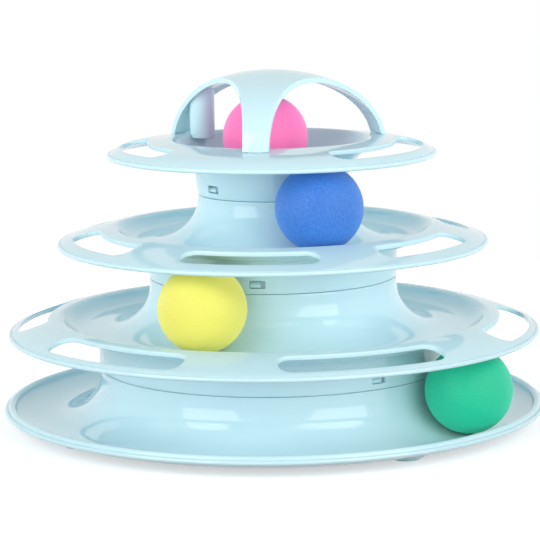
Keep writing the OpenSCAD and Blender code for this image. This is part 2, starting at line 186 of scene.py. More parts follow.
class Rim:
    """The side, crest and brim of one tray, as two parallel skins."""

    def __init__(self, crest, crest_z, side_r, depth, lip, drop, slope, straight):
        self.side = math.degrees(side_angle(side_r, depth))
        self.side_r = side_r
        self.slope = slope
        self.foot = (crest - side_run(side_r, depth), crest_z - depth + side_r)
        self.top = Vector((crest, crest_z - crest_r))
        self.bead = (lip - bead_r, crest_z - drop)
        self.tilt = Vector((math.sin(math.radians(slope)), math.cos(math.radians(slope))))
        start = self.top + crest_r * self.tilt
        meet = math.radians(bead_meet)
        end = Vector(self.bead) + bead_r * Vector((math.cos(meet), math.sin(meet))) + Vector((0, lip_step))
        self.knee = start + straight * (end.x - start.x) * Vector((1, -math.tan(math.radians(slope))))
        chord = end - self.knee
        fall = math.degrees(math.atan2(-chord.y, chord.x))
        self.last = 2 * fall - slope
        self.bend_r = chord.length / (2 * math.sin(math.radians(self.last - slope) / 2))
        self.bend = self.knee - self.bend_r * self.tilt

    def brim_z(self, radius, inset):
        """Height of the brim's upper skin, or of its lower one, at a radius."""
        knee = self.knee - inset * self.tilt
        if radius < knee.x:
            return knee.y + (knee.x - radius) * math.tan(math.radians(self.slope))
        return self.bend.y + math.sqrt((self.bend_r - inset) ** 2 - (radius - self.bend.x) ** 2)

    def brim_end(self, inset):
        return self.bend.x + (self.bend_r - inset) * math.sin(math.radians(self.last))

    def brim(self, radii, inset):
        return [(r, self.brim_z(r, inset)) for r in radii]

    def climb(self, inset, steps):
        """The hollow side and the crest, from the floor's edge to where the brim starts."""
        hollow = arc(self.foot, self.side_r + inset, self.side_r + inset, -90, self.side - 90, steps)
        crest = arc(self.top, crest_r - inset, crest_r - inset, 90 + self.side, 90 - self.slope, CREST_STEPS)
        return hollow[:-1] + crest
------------
## [WRITTEN PROBLEM]
Go back to the listing above and please repeat it exactly.

## [FINISHED ANSWER]
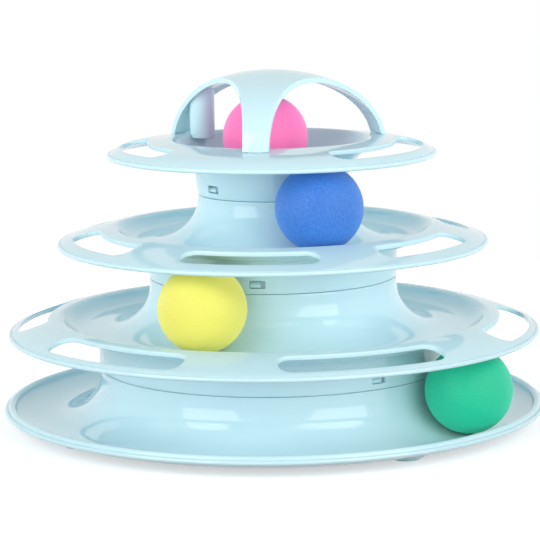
Keep writing the OpenSCAD and Blender code for this image. This is part 2, starting at line 186 of scene.py. More parts follow.
class Rim:
    """The side, crest and brim of one tray, as two parallel skins."""

    def __init__(self, crest, crest_z, side_r, depth, lip, drop, slope, straight):
        self.side = math.degrees(side_angle(side_r, depth))
        self.side_r = side_r
        self.slope = slope
        self.foot = (crest - side_run(side_r, depth), crest_z - depth + side_r)
        self.top = Vector((crest, crest_z - crest_r))
        self.bead = (lip - bead_r, crest_z - drop)
        self.tilt = Vector((math.sin(math.radians(slope)), math.cos(math.radians(slope))))
        start = self.top + crest_r * self.tilt
        meet = math.radians(bead_meet)
        end = Vector(self.bead) + bead_r * Vector((math.cos(meet), math.sin(meet))) + Vector((0, lip_step))
        self.knee = start + straight * (end.x - start.x) * Vector((1, -math.tan(math.radians(slope))))
        chord = end - self.knee
        fall = math.degrees(math.atan2(-chord.y, chord.x))
        self.last = 2 * fall - slope
        self.bend_r = chord.length / (2 * math.sin(math.radians(self.last - slope) / 2))
        self.bend = self.knee - self.bend_r * self.tilt

    def brim_z(self, radius, inset):
        """Height of the brim's upper skin, or of its lower one, at a radius."""
        knee = self.knee - inset * self.tilt
        if radius < knee.x:
            return knee.y + (knee.x - radius) * math.tan(math.radians(self.slope))
        return self.bend.y + math.sqrt((self.bend_r - inset) ** 2 - (radius - self.bend.x) ** 2)

    def brim_end(self, inset):
        return self.bend.x + (self.bend_r - inset) * math.sin(math.radians(self.last))

    def brim(self, radii, inset):
        return [(r, self.brim_z(r, inset)) for r in radii]

    def climb(self, inset, steps):
        """The hollow side and the crest, from the floor's edge to where the brim starts."""
        hollow = arc(self.foot, self.side_r + inset, self.side_r + inset, -90, self.side - 90, steps)
        crest = arc(self.top, crest_r - inset, crest_r - inset, 90 + self.side, 90 - self.slope, CREST_STEPS)
        return hollow[:-1] + crest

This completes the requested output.